Dat is niet: we gaan eens naar Jezus toe, maar: Jezus komt eens naar ons toe. Heel veel Christenen, van wie het leven zwaar werd, verlangen ernaar tot Jezus te gaan. Ze willen graag repatriëren. En die wens is heel vaak te begrijpen. Maar wie zo begeert, laat toch eigenlijk de kolonie los. Als hij maar weer naar huis mag gaan, is het hem goed. Maar hij bekommert er zich niet om, of de belangen van zijn rijk worden gediend.

Paulus weet een betere troost. Jezus Christus komt als Zaligmaker naar ons toe. Hij is met haast op weg, om Zijn kolonisten bij te staan in hun vermoeiende taak. Hij komt, om hen hierbeneden zalig te maken, door de grenzen van Zijn rijk uit te zetten, en het vreemde land in te lijven.

Het schijnt heel vaak een hopeloze strijd tussen de ‘aardse’ en de hemelse machten. De kolonisten moeten vaak terugtrekken. Maar ze kunnen toch getroost zijn: hun strijd is niet tevergeefs; straks komt hun Heer naar hen in de kolonie, om het in te lijven bij het moederland.
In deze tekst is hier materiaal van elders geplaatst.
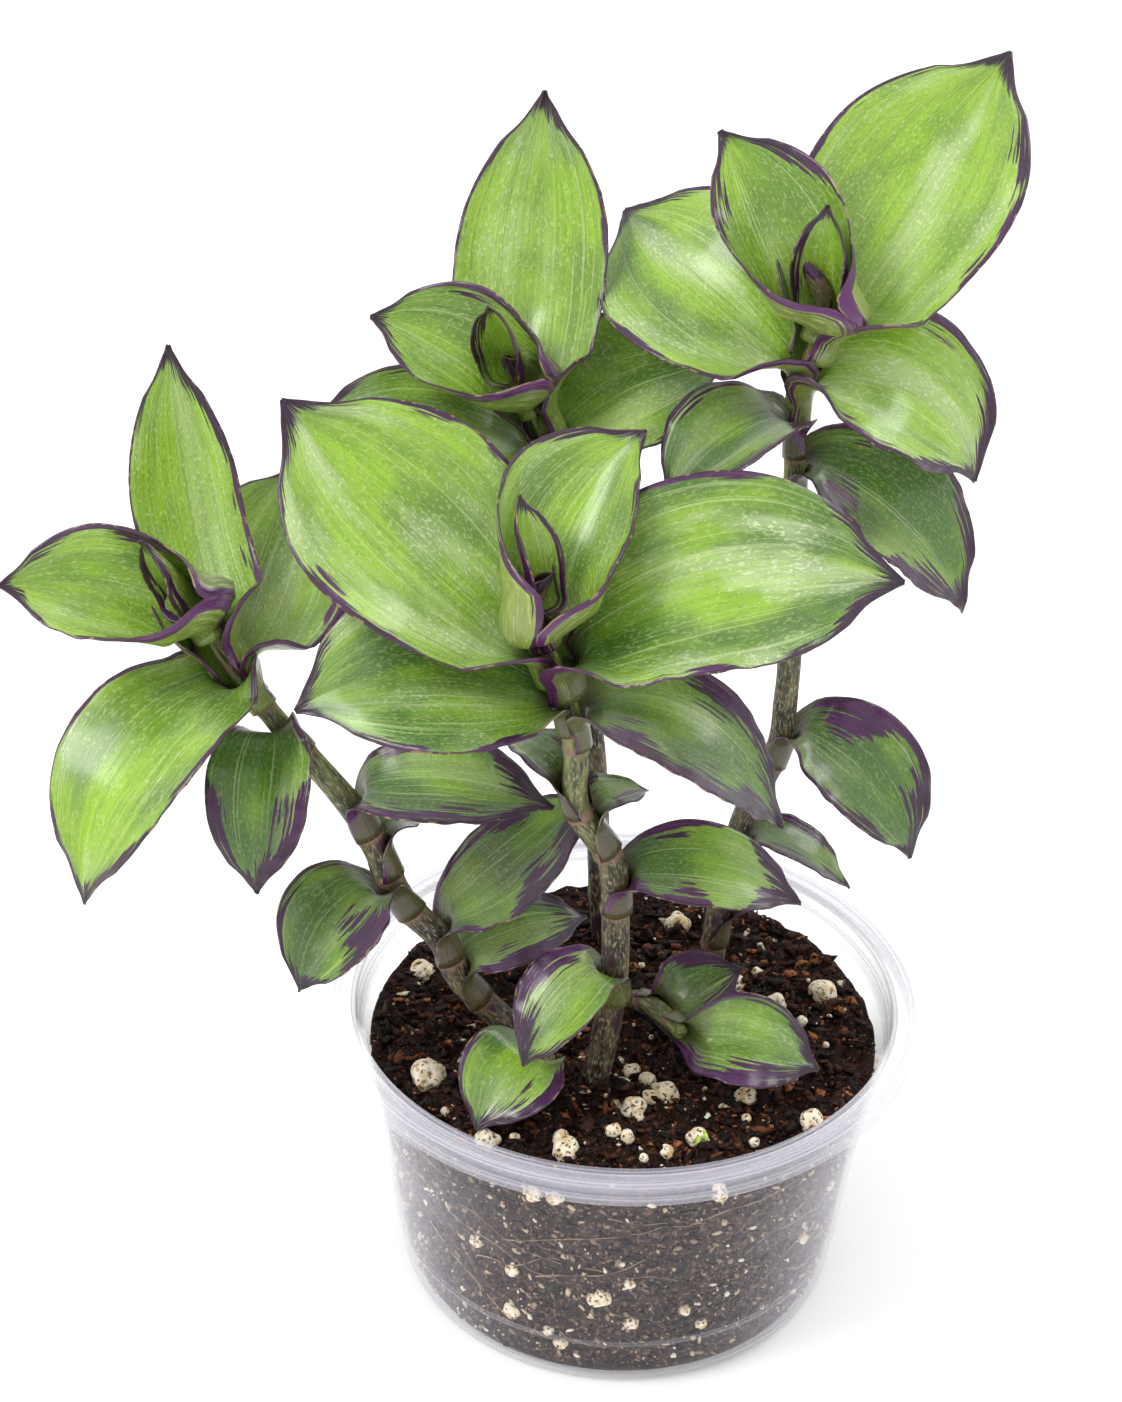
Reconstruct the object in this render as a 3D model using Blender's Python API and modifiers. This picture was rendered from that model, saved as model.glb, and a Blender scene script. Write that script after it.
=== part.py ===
"""A potted Callisia soconuscensis: a round clear plastic tub of soil and the leafy shoots rooted in it.

Sizes are in millimetres and are turned into metres where a mesh is made. The origin is the middle of
the tub's base, on the table. +Z is up, +X is to the right and +Y points away from the front.
Azimuths are in degrees round +Z, from 0 at +X (right) by 90 at +Y (back) to 180 at -X (left).
"""
import math
from dataclasses import dataclass

import bmesh
import bpy
import numpy as np
from mathutils import Matrix, Vector

MM = 0.001

# Driving sizes
TUB_HEIGHT = 63.2
RIM_RADIUS = 57.5
BASE_RADIUS = 43.4
WALL = 0.7
TUB_SIDES = 36
SOIL_LEVEL = 53.0
GAP = 0.3
STEM_SIDES = 8
LEAF_THICKNESS = 0.65


def start_clean():
    for item in list(bpy.data.objects):
        bpy.data.objects.remove(item, do_unlink=True)
    for group in list(bpy.data.collections):
        bpy.data.collections.remove(group)


def new_collection(name):
    group = bpy.data.collections.new(name)
    bpy.context.scene.collection.children.link(group)
    return group


def material(name, colour, roughness, alpha=1.0):
    mat = bpy.data.materials.new(name)
    mat.use_nodes = True
    shader = mat.node_tree.nodes["Principled BSDF"]
    shader.inputs["Base Color"].default_value = (*colour, 1.0)
    shader.inputs["Roughness"].default_value = roughness
    shader.inputs["Alpha"].default_value = alpha
    return mat


def add_object(name, data, mat, group):
    item = bpy.data.objects.new(name, data)
    item.data.materials.append(mat)
    group.objects.link(item)
    return item


def baked(item):
    """The object's mesh with its modifiers applied and its loose caps welded; the object is removed."""
    graph = bpy.context.evaluated_depsgraph_get()
    mesh = bpy.data.meshes.new_from_object(item.evaluated_get(graph))
    bm = bmesh.new()
    bm.from_mesh(mesh)
    bmesh.ops.remove_doubles(bm, verts=bm.verts, dist=0.00001)
    bmesh.ops.recalc_face_normals(bm, faces=bm.faces)
    bm.to_mesh(mesh)
    bm.free()
    bpy.data.objects.remove(item, do_unlink=True)
    return mesh


def turned(name, profile, mat, group):
    """A solid turned round Z from a profile of (radius, height) that runs from the axis to the axis."""
    mesh = bpy.data.meshes.new(name)
    points = [(radius * MM, 0.0, height * MM) for radius, height in profile]
    mesh.from_pydata(points, [(i, i + 1) for i in range(len(points) - 1)], [])
    item = add_object(name, mesh, mat, group)
    screw = item.modifiers.new("turn", "SCREW")
    screw.steps = TUB_SIDES
    screw.render_steps = TUB_SIDES
    screw.use_merge_vertices = True
    screw.merge_threshold = 0.00001
    screw.use_normal_calculate = True
    return item


def smoothstep(x):
    x = np.clip(x, 0.0, 1.0)
    return x * x * (3.0 - 2.0 * x)


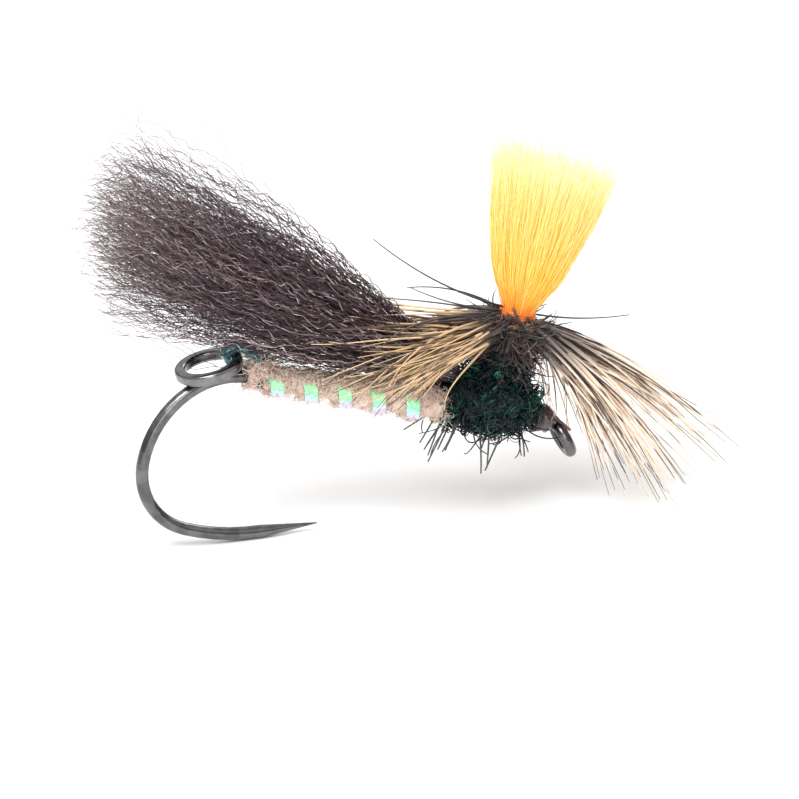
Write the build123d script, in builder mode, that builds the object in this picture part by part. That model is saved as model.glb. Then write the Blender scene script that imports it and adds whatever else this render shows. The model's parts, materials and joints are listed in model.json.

Ze behoeven niet terug te verlangen naar hun moederland, hun moederland komt vanzelf naar hen toe.

Dan is de vreemdelingschap vergeten, want de kolonie zélf werd moederland.

 

[1] B. Holwerda, De wijsheid die behoudt (Goes: Oosterbaan & Le Cointre, 1957), p. 156 e.v. De tekst is licht gemoderniseerd en er zijn tussenkopjes aan toegevoegd.